Would you still be able to eat an animal if you knew exactly what it endured before ending up on your plate? As consumers, we live by a wide spectrum of standards that dictate our willingness to consume an animal for our own nutritional gain. Go to a dinner party and there will be a guest that endeavors not to consume animal products of any kind, while another guest suffers no compunction eating horse meat. While we create these self-imposed guidelines with the information we have, let’s consider the things we don’t know.
For example, would people eat foie gras, a popular French delicacy of specially fattened duck or goose liver, if they knew that farmers force-feed their fowl through a tube inserted in the birds’ throats? Perhaps there should be a dis claimer affixed to food products warning consumers that the ingredients contained within have been produced from farming practices that are considered ethically debatable. Sort of like a “Parental Advisory: Explicit Lyrics” for foodies.
The practice of gavage, or force-feeding, dates back 5,000 years, when ancient Egyptians began fattening birds by overfeeding them. Migratory birds are capable of storing large amounts of fat in the liver in preparation for migration. According to a report published by the European Union’s Scientific Committee on Animal Health and Animal Welfare, typical foie gras production involves force-feeding birds (mulard ducks are the most commonly used breed) more food than they would normally eat in the wild, and much more than they would voluntarily eat domestically. The feed, usually a mash of corn boiled with fat, deposits fat in the bird’s liver, thereby producing a rich, buttery flavor and delicate texture revered by foodies.

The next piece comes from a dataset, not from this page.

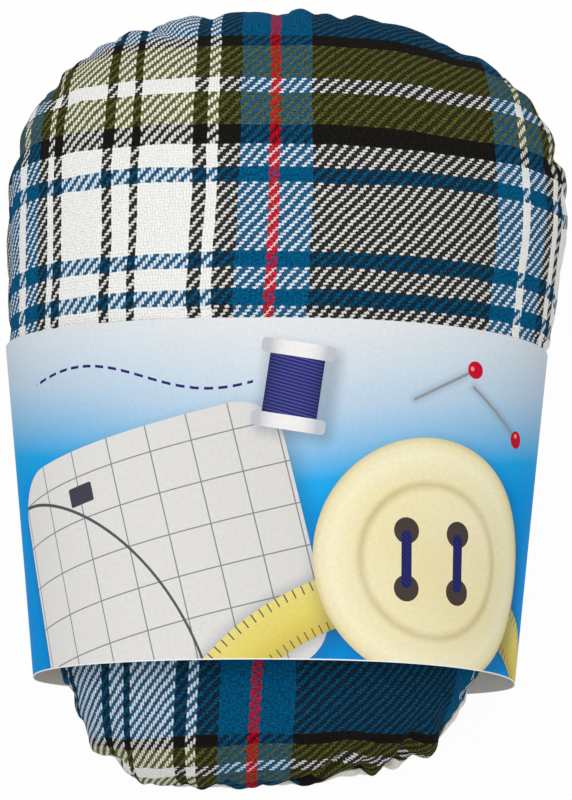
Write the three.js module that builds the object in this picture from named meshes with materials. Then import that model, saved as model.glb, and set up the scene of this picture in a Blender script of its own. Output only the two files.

The E.U. report states that, “After hatching, the mulard ducks are kept in a building on straw for four weeks. They are then allowed to live outside, on grass for some weeks… The preparation of the animal is carried out in order to emphasize [esophagus] dilation… Such preparation makes it possible for the bird to receive a large quantity of food very rapidly, which will occur during the force-feeding period.”
The next feeding stage, what the French call gavage, includes forced daily ingestion of controlled amounts of feed twice daily for 12 to 15 days. According to Wikipedia, the feed is administered using a funnel fitted with a long tube that forces the feed into the animal’s esophagus. If an auger is used, the feeding takes 45 to 60 seconds. Modern systems typically use a pneumatic pump; in which case, the operation takes about two to three seconds per duck. Force-feeding produces a liver that is six to 10 times its ordinary size.
Due to the force-feeding procedure and the potential health risks of an enlarged liver, gavage-based foie gras production is highly controversial. In 2005, famous Chi-Town chef Charlie Trotter started an all-out war when he declared that foie gras was too cruel to be served. The Chicago City Council moved to ban the ancient delicacy while an international assembly of farmers, chefs, activists and politicians battled over whether fattening birds for the sake of indulgence amounts to agriculture or torture. Chicago Tribune reporter Mark Caro, who covered the story from the moment Trotter uttered his inciting words, has chronicled the foie gras controversy in Chicago and cities coast-to-coast in his new book The Foie Gras Wars.
On Thursday, July 23, at 7 p.m., Caro will be at Boswell Book Co., where he will discuss questions like: What is an acceptable amount of suffering for an animal to endure before it becomes a meal? Why are animal activists targeting a rare dish when such a large population of pigs, chickens and cows are being processed on factory farms? And, can our insatiable quest for the ultimate indulgence really justify treating an animal in such a way?